LMH asked to donate $75,000 to new Chamber of Commerce economic development campaign

Lawrence Memorial Hospital leaders are being asked to improve the health of the community’s economic development coffers.

LMH’s board of trustees on Wednesday formally received a request from the Lawrence Chamber of Commerce for a $75,000 donation to an upcoming economic development fundraising campaign.

Board members delayed taking action on the request until next month when they hope to receive more details from the chamber on what the campaign would specifically fund.

But leaders at the hospital urged board members to strongly consider the request.

“Job creation and economic development benefit LMH greatly,” Gene Meyer, president and CEO of LMH, told the board. “I think we all are concerned about the 30 percent of people who commute outside the community every day. Those are people who are more difficult for us to serve.”

The chamber is asking for the hospital to donate $25,000 a year for the next three years. According to a letter sent by the chamber, the campaign has an annual goal of $325,000.

The chamber also is asking Meyer to serve as a co-chair for the fundraising campaign.

Chamber officials previously have said they are creating specific goals related to business retention and attraction efforts, along with other economic development programs, that will be supported by the campaign. More of those details are expected to be presented to hospital leaders next month.

In other LMH news:

• For more than a year now, Lawrence city commissioners have said they want a “wellness center” to be a part of the city’s proposed northwest Lawrence recreation center. But they’ve had a difficult time painting a picture of what that wellness center may include.

Come to find out, defining a wellness center isn’t so easy for a hospital to do either.

Board members were told Wednesday that hospital leaders are starting over on what it may want to include in a wellness center at the recreation center.

“We really need to re-look at it and throw out our past assumptions on it,” said Karen Shumate, the chief operating officer for LMH.

Shumate said the hospital had started talking with physicians and other providers about what kind of services could be offered at the center. She said the hospital planned to meet with other stakeholder groups too.

Previously, hospital leaders had said the center could include diet and exercise classes, one-on-one wellness coaching, physical/occupational and speech therapy services, sports performance enhancement programs and various screenings.

Current plans for the recreation center, which is slated for an area just north of the northeast corner of Sixth Street and the South Lawrence Trafficway, include 7,000 square feet for a wellness center.

LMH hasn’t yet made a commitment to lease the space, but it expects to have a report for the board to consider in June.

• Meyer said hospital leaders now believe LMH will lose $750,000 in revenue this year as a result of the sequestration cuts related to the federal budget debate in Washington, D.C. Meyer said the hospital will make adjustments to its operating budget, which is about $200 million for 2013, to account for the loss of revenue.

• Board members gave preliminary approval to make an offer to purchase the former Douglas County ambulance station that is adjacent to the hospital.

The building is owned by Douglas County, but the hospital has been using it rent-free for the last several years to store equipment and as temporary office space during renovation projects.

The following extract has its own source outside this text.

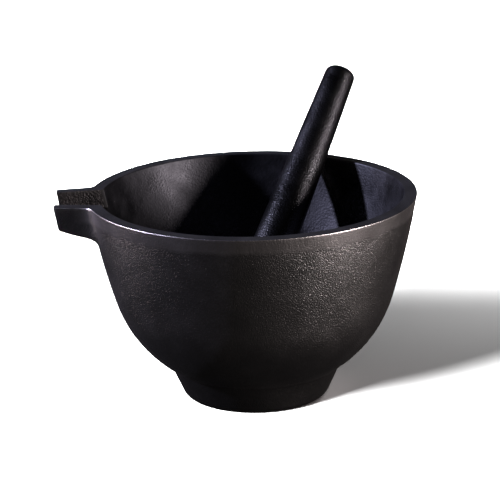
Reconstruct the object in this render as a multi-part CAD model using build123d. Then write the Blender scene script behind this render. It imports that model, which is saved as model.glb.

A recent appraisal puts the value of the building at $275,000. Meyer said in the near term the hospital will continue to use the building for storage purposes. But he said the hospital at some point may look to start a “semi-retail” pharmacy that would be designed to serve the needs of LMH employees. Meyer said if the hospital operated its own pharmacy for employees that it likely could save significant money on its health insurance costs.